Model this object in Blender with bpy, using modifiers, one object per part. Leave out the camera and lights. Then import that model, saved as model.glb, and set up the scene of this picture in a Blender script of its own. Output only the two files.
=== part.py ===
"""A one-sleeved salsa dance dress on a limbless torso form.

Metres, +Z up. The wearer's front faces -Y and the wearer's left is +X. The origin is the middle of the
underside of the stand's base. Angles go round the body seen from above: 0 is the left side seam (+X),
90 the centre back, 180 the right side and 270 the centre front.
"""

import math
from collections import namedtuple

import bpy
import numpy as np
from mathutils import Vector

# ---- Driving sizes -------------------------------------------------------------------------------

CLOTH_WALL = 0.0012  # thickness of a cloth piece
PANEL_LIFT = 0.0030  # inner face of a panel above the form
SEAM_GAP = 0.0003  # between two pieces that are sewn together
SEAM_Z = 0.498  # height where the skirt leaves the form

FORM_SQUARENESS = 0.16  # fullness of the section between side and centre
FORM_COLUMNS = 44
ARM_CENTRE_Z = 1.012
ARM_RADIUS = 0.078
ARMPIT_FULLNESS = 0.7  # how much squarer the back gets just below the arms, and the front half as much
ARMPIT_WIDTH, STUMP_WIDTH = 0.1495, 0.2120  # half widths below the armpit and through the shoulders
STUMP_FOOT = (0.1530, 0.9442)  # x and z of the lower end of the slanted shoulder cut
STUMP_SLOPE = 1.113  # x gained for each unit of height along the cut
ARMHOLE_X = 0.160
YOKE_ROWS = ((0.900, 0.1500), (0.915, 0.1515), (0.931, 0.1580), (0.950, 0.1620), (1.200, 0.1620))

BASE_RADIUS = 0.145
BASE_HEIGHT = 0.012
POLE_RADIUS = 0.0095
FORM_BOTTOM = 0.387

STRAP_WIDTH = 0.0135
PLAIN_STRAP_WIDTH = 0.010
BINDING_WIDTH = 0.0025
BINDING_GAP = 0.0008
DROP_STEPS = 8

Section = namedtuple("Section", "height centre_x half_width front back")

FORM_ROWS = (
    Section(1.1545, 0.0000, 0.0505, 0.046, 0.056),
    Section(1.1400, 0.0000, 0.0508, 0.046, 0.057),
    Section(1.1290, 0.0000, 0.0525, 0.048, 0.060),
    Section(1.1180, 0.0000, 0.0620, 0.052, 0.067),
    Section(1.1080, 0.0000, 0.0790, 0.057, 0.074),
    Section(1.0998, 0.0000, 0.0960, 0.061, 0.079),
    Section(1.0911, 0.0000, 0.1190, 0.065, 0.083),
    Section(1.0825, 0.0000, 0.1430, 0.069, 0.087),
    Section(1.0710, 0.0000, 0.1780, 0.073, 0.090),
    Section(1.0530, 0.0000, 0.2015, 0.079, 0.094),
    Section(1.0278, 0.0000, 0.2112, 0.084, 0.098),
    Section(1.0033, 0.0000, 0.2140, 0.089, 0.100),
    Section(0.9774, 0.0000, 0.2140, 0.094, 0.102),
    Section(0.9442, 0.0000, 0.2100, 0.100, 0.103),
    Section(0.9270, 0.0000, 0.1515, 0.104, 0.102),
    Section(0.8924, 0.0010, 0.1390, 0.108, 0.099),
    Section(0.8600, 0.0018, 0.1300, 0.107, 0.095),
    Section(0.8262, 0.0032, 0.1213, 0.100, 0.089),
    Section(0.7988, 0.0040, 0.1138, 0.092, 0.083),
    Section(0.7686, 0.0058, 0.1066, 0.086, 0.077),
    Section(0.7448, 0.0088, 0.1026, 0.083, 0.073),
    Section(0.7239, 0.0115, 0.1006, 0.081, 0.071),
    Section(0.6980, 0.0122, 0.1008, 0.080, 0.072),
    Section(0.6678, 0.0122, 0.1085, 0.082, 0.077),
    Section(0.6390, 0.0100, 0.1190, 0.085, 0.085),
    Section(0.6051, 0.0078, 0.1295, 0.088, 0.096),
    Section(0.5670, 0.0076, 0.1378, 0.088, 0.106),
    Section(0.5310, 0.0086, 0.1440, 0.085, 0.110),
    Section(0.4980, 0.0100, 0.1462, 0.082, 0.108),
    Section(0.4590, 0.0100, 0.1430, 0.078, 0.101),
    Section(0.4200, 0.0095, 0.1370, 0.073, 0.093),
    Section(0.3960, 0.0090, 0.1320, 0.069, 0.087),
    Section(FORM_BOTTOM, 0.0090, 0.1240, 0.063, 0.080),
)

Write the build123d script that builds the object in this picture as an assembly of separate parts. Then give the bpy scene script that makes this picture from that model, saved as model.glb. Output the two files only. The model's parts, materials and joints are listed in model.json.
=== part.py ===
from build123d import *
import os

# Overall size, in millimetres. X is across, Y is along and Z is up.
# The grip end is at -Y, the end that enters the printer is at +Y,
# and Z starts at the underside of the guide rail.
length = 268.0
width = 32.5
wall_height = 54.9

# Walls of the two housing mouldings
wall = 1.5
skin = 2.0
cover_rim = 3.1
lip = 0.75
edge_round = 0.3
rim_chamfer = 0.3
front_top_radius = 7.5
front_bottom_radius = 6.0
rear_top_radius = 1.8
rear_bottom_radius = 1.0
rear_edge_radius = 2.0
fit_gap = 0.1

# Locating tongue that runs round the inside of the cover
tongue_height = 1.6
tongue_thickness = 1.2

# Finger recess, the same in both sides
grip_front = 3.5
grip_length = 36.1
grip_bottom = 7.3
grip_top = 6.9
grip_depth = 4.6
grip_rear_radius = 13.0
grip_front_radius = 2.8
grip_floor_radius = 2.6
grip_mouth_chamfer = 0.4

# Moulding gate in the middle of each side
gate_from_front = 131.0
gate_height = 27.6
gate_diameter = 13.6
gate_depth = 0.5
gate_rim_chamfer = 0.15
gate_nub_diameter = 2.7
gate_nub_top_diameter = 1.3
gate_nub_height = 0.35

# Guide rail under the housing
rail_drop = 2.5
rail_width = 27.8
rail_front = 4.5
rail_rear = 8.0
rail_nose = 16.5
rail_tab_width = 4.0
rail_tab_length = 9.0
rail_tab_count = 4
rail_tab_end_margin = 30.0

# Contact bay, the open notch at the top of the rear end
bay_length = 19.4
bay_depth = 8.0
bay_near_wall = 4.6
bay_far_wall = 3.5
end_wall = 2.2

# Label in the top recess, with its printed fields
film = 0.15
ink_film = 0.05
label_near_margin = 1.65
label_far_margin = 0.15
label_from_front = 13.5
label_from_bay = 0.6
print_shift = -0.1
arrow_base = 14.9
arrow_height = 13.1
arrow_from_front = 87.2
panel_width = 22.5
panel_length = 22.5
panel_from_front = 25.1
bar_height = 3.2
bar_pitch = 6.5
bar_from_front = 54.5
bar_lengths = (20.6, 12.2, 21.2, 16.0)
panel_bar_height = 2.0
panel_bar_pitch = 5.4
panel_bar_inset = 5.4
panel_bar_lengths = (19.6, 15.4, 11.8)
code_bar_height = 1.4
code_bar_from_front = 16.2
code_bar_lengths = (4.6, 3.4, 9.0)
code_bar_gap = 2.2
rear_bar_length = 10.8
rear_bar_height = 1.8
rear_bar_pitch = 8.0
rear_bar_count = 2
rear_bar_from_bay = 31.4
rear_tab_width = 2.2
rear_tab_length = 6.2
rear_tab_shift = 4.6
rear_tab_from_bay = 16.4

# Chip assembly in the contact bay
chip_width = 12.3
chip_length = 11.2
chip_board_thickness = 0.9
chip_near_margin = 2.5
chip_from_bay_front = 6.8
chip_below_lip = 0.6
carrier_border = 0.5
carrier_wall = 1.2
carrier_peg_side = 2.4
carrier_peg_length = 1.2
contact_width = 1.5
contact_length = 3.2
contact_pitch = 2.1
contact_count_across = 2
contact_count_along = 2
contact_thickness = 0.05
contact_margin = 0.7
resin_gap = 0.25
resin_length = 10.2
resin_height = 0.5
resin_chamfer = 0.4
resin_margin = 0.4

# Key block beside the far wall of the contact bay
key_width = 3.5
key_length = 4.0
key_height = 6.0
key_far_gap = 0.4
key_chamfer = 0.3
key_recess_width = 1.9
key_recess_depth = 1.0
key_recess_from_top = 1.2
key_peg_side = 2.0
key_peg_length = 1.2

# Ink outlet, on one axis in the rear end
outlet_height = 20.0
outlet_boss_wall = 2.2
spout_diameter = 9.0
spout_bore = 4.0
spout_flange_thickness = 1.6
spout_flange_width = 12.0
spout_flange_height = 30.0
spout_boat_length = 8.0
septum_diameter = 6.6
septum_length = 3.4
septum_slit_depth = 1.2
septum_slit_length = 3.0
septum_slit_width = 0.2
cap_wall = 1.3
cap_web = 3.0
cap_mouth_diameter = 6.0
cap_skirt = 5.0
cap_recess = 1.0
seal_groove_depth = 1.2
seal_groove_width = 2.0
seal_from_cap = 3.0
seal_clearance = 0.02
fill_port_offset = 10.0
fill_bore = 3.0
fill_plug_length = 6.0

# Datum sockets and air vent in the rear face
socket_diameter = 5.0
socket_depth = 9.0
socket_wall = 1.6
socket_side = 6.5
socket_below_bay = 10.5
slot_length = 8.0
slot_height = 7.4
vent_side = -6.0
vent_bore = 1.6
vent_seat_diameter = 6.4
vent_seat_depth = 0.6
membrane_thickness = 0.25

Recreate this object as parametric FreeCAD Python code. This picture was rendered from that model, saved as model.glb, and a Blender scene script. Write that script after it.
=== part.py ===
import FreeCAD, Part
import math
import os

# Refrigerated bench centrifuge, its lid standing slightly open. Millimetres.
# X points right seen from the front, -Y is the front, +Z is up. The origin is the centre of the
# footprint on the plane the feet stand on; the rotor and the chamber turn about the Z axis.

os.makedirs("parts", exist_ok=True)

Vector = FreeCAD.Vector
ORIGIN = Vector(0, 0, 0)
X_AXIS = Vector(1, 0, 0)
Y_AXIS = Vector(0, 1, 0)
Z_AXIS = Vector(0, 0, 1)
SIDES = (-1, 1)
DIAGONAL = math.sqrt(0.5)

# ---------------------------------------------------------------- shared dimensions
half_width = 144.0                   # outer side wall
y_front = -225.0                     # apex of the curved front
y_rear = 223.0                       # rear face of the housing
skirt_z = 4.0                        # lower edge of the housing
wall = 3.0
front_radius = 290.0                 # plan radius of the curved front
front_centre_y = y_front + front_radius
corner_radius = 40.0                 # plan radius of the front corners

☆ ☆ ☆

→ Task goal: Starting at the line that contains "Write the build123d" and ending at the line that contains "wall_height = 54.9", repeat each line exactly, both ends included, and nothing else.

→ Result for this exercise:
Write the build123d script that builds the object in this picture as an assembly of separate parts. Then give the bpy scene script that makes this picture from that model, saved as model.glb. Output the two files only. The model's parts, materials and joints are listed in model.json.
=== part.py ===
from build123d import *
import os

# Overall size, in millimetres. X is across, Y is along and Z is up.
# The grip end is at -Y, the end that enters the printer is at +Y,
# and Z starts at the underside of the guide rail.
length = 268.0
width = 32.5
wall_height = 54.9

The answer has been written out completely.